You seem to have a lot of headroom, so should be able to tolerate significant power voltage sag. In fact, you seem to have so much that your supply is quite inefficient. At 15 V out, the peaks of the waves will be 21.2 V. Assuming a full wave diode bridge, you loose about 1.4 V leaving 19.8 at the peaks. This is the level that the capacitor after the full wave bridge will be charged to twice per line cycle, which is every 10 ms for 50 Hz power.
The 7805 regulator needs about 7.5 V in to make reliable 5 V out. There is a lot of room between the 7.5 V minimum the regulator needs and the 19.8 V peaks the cap gets charged to. The cap voltage will drop between the peaks depending on the cap size and the current. Usually things are sized for a few volts drop. For example, let's say you have a 1 mF cap and the current draw is 100 mA. That would only sag 1 V over 10 mS, which brings the lowest voltage into the 7805 down to 18.8 V.
We can work this backwards and see what the minimum necessary line voltage is in this case. You need 7.5 V into the regulator minimum. The sag between peaks is still the same because it is only a function of the current draw and the capacitance. That means the cap needs to be charged to 8.5 V at the peaks, which requires 9.9 V AC peaks before the full wave bridge, which is 7 V RMS. That is 47% of the output at 220 V, so your minimum input limit is 103 V.
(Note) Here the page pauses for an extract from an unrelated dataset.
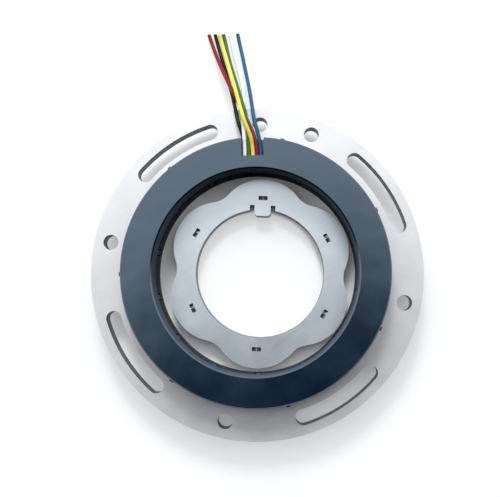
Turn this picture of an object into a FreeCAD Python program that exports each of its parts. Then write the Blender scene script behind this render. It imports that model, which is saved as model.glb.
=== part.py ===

Of course you should always leave some margin because stuff happens, but any vaguely reasonable "220 V power" line isn't going to sag as low as 103 V unless something is very wrong.
As for another solution, get a "universal input" power supply. These are designed to work with any of the worldwide house power. They are usually specified for something like 90-260 V AC, 50 or 60 Hz. They are switchers, so are a lot more efficient than your linear regulator. This is really a better answer anyway than a big iron line power transformer type power supply.